● Exercise prompt:
Both end lines count: copy exactly from the line that contains "for name, u" to the line that contains "FACE_RISE = 43.0", and only those lines.
###
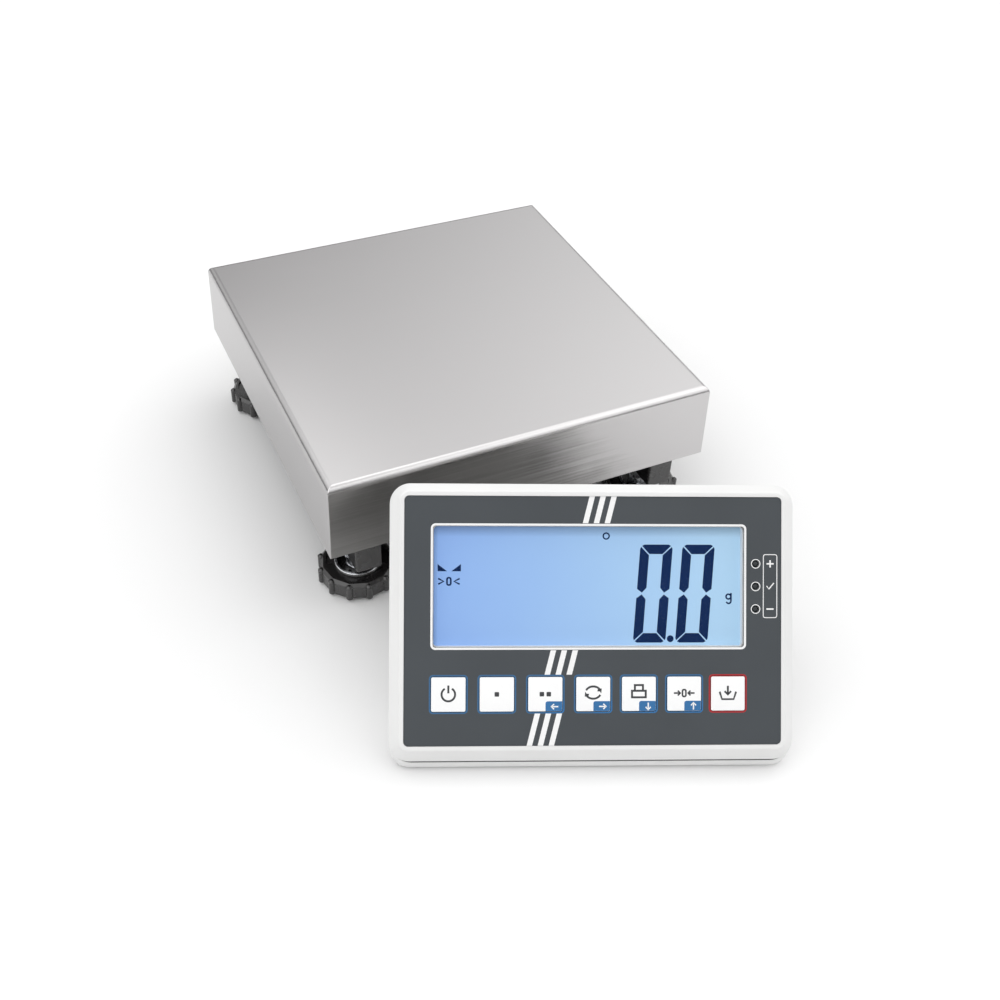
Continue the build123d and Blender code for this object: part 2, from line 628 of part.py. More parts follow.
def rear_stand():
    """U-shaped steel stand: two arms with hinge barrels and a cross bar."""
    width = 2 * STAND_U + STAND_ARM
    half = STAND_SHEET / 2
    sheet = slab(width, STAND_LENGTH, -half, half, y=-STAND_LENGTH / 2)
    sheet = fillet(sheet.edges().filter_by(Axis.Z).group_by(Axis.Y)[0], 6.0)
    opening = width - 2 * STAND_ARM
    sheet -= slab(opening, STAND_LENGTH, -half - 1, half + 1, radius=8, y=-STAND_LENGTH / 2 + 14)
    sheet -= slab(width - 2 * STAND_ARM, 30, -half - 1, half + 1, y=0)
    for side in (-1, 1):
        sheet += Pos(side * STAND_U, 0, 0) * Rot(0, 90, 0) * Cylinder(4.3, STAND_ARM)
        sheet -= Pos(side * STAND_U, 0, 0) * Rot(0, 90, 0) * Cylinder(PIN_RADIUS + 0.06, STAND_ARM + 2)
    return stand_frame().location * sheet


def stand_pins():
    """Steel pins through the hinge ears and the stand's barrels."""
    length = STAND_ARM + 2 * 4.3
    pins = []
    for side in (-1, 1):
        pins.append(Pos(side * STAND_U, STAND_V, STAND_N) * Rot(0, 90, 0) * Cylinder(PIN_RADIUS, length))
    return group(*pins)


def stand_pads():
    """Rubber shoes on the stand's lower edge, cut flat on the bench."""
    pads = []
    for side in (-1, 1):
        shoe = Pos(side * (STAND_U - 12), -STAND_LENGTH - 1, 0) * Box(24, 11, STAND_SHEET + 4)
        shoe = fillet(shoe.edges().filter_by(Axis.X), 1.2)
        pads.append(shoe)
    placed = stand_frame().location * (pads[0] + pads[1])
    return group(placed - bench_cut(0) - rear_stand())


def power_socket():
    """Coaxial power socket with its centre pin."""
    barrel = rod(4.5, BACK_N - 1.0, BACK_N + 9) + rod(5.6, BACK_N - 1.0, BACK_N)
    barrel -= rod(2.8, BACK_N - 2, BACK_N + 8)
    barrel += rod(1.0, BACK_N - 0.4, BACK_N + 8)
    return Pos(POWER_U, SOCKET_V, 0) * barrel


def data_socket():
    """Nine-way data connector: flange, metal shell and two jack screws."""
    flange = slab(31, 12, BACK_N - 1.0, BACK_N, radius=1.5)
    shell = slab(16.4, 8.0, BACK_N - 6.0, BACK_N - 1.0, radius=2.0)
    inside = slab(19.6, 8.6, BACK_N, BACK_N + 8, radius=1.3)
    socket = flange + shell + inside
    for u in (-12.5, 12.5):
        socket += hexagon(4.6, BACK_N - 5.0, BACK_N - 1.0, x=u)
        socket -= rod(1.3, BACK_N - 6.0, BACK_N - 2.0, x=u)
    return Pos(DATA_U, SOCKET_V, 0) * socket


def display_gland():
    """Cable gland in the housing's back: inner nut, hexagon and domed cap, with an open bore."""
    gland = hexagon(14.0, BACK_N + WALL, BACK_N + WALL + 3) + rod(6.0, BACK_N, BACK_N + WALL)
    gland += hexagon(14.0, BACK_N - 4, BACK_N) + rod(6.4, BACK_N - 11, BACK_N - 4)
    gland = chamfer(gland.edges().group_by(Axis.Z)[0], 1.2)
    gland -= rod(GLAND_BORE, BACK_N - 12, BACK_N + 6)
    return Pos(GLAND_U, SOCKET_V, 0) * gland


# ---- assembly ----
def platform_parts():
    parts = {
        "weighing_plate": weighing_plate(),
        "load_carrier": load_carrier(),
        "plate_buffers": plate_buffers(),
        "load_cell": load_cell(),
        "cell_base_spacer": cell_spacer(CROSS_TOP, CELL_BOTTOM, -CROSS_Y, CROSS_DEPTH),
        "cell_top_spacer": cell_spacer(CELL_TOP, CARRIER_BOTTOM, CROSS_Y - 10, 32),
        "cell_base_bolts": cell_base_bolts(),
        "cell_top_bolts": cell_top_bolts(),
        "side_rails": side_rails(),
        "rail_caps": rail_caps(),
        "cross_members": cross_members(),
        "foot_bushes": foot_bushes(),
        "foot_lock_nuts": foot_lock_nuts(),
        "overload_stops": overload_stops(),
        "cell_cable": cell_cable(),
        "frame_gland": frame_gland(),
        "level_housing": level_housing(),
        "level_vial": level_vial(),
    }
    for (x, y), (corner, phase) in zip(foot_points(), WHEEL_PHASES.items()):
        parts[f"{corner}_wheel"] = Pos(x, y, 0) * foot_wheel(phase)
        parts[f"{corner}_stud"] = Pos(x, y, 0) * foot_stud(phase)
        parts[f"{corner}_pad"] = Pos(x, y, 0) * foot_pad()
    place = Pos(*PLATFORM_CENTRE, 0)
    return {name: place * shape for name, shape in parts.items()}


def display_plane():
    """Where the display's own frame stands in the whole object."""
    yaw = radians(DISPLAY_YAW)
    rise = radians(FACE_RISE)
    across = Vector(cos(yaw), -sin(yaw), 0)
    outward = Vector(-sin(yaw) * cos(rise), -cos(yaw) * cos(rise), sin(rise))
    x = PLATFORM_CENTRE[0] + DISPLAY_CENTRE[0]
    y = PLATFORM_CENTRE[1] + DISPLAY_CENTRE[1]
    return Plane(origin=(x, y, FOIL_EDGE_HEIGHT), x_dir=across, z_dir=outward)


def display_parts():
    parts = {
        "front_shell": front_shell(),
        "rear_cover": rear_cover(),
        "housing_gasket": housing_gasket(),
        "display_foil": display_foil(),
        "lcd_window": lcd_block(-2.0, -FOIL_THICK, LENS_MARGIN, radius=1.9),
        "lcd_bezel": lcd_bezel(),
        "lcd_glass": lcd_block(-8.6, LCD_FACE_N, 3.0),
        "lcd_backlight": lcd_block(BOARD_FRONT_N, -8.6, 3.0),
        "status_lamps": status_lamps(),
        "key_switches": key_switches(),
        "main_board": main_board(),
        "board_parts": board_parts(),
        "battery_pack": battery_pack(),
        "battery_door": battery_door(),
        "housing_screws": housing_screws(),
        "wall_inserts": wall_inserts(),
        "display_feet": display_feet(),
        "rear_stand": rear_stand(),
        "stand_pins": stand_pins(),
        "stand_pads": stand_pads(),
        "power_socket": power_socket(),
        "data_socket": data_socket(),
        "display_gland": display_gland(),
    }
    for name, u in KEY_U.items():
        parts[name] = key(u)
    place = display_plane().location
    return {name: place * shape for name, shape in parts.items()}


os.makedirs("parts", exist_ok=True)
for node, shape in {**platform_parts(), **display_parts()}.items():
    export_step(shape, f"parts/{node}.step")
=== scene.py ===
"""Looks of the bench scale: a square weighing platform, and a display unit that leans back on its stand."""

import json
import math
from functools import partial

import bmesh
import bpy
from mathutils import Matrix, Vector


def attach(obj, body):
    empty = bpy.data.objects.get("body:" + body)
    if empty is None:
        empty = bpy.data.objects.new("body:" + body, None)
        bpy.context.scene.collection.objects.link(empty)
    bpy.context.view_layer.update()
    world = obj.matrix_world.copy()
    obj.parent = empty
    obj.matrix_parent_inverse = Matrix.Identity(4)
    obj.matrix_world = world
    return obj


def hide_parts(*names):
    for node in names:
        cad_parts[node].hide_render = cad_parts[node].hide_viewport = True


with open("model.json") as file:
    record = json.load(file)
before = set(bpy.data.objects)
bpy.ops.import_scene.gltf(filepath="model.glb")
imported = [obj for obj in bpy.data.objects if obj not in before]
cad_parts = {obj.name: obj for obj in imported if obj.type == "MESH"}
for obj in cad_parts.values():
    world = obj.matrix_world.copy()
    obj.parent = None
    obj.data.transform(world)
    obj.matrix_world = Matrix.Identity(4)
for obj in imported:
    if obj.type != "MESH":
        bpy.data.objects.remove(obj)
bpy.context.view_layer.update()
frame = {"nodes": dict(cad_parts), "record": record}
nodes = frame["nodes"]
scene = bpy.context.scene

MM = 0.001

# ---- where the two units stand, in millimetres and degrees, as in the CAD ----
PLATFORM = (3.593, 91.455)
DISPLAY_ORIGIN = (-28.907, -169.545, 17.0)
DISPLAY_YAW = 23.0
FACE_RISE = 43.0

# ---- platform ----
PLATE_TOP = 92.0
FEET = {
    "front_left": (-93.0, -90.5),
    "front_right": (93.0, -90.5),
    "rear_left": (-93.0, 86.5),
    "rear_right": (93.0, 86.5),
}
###
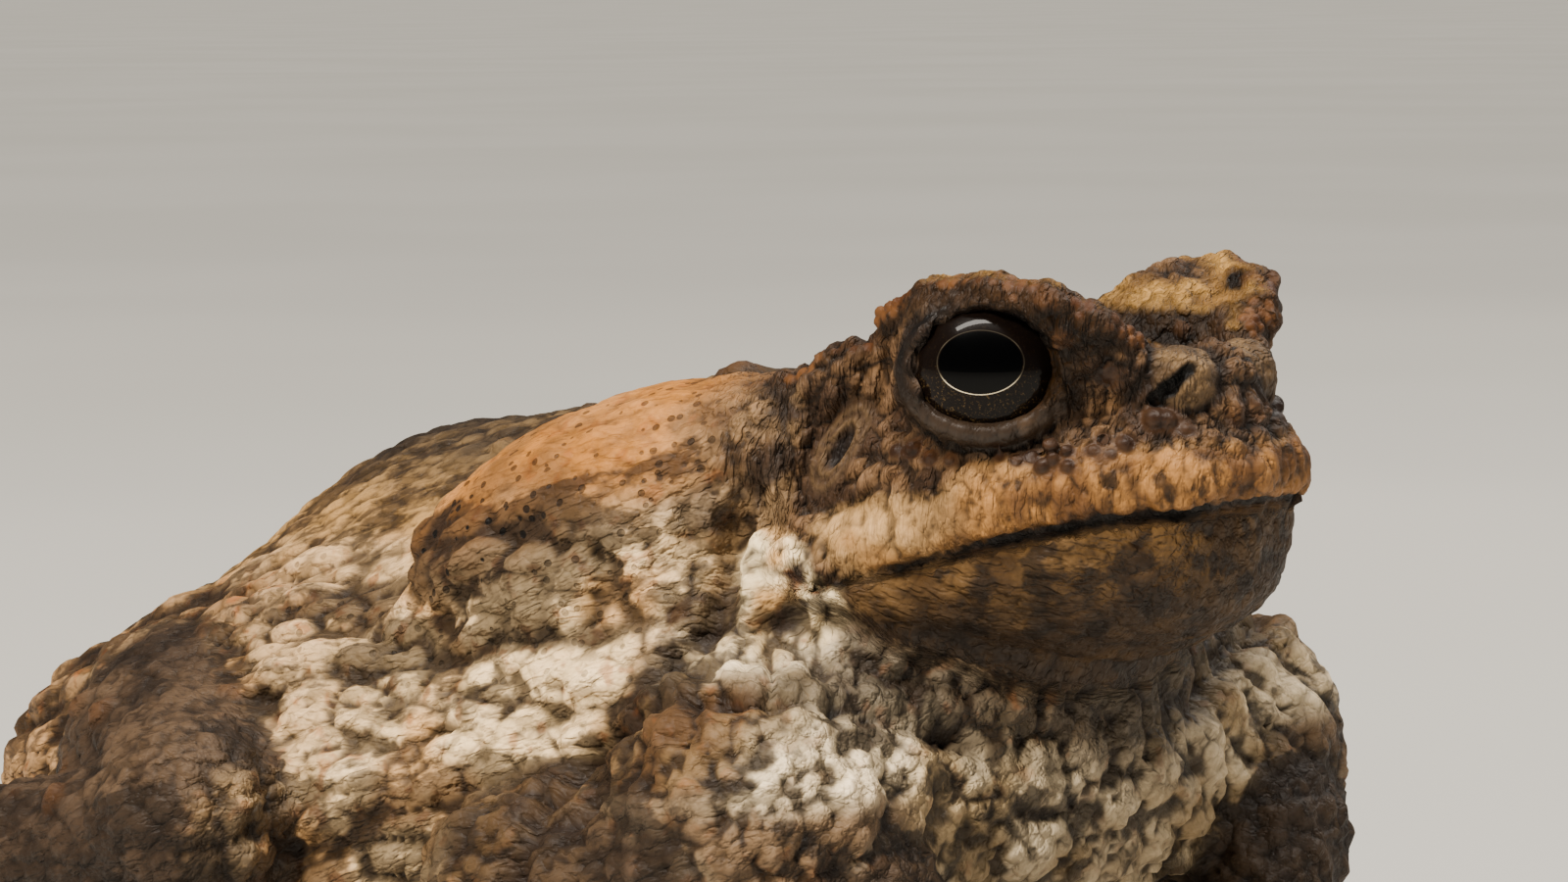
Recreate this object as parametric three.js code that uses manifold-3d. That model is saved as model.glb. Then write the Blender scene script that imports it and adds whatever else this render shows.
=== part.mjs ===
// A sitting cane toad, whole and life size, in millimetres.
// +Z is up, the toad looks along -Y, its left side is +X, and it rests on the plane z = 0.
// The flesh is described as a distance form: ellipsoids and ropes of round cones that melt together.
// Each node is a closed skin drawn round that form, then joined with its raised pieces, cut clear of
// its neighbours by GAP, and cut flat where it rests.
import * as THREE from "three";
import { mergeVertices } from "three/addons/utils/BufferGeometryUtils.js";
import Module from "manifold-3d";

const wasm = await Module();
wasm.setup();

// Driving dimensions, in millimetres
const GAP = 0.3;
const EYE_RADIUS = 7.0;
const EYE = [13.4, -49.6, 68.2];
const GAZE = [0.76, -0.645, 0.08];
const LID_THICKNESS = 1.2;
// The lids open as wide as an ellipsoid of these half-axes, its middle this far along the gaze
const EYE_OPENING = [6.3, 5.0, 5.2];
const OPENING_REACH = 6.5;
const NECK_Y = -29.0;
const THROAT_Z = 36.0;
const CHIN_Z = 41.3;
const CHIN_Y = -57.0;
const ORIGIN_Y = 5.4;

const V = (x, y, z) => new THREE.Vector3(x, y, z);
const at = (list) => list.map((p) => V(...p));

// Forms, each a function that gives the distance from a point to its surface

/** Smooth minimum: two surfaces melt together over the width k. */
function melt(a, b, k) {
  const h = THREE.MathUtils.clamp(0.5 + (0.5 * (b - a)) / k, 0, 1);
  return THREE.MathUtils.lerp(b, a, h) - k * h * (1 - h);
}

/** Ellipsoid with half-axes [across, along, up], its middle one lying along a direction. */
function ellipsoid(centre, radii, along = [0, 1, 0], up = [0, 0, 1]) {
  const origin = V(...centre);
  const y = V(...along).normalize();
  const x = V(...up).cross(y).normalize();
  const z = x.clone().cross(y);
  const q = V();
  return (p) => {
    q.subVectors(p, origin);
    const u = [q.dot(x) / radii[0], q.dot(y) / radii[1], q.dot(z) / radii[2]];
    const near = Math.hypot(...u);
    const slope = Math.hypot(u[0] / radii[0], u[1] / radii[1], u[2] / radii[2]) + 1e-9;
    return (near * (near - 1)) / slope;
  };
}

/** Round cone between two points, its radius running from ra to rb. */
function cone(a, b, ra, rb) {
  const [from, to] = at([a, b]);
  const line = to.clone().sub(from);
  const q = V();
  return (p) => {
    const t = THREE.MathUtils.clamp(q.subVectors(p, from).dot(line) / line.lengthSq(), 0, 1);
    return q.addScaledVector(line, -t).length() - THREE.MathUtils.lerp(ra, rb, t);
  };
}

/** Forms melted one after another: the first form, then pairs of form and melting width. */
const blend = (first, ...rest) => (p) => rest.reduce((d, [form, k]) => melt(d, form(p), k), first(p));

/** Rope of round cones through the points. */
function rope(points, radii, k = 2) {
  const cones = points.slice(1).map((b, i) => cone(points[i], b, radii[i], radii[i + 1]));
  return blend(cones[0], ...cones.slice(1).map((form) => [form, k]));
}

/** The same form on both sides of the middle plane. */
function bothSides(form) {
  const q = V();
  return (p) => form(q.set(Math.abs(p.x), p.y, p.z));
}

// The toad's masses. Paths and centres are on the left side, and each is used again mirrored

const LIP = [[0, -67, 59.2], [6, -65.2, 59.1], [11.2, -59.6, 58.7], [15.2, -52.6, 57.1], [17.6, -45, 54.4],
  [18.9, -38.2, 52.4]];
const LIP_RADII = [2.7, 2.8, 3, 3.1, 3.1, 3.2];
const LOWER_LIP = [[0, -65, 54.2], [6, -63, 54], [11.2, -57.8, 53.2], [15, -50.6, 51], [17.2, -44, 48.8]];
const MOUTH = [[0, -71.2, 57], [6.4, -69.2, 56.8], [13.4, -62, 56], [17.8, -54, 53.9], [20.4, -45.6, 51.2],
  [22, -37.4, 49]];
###
● Task output:
    for name, u in KEY_U.items():
        parts[name] = key(u)
    place = display_plane().location
    return {name: place * shape for name, shape in parts.items()}


os.makedirs("parts", exist_ok=True)
for node, shape in {**platform_parts(), **display_parts()}.items():
    export_step(shape, f"parts/{node}.step")
=== scene.py ===
"""Looks of the bench scale: a square weighing platform, and a display unit that leans back on its stand."""

import json
import math
from functools import partial

import bmesh
import bpy
from mathutils import Matrix, Vector


def attach(obj, body):
    empty = bpy.data.objects.get("body:" + body)
    if empty is None:
        empty = bpy.data.objects.new("body:" + body, None)
        bpy.context.scene.collection.objects.link(empty)
    bpy.context.view_layer.update()
    world = obj.matrix_world.copy()
    obj.parent = empty
    obj.matrix_parent_inverse = Matrix.Identity(4)
    obj.matrix_world = world
    return obj


def hide_parts(*names):
    for node in names:
        cad_parts[node].hide_render = cad_parts[node].hide_viewport = True


with open("model.json") as file:
    record = json.load(file)
before = set(bpy.data.objects)
bpy.ops.import_scene.gltf(filepath="model.glb")
imported = [obj for obj in bpy.data.objects if obj not in before]
cad_parts = {obj.name: obj for obj in imported if obj.type == "MESH"}
for obj in cad_parts.values():
    world = obj.matrix_world.copy()
    obj.parent = None
    obj.data.transform(world)
    obj.matrix_world = Matrix.Identity(4)
for obj in imported:
    if obj.type != "MESH":
        bpy.data.objects.remove(obj)
bpy.context.view_layer.update()
frame = {"nodes": dict(cad_parts), "record": record}
nodes = frame["nodes"]
scene = bpy.context.scene

MM = 0.001

# ---- where the two units stand, in millimetres and degrees, as in the CAD ----
PLATFORM = (3.593, 91.455)
DISPLAY_ORIGIN = (-28.907, -169.545, 17.0)
DISPLAY_YAW = 23.0
FACE_RISE = 43.0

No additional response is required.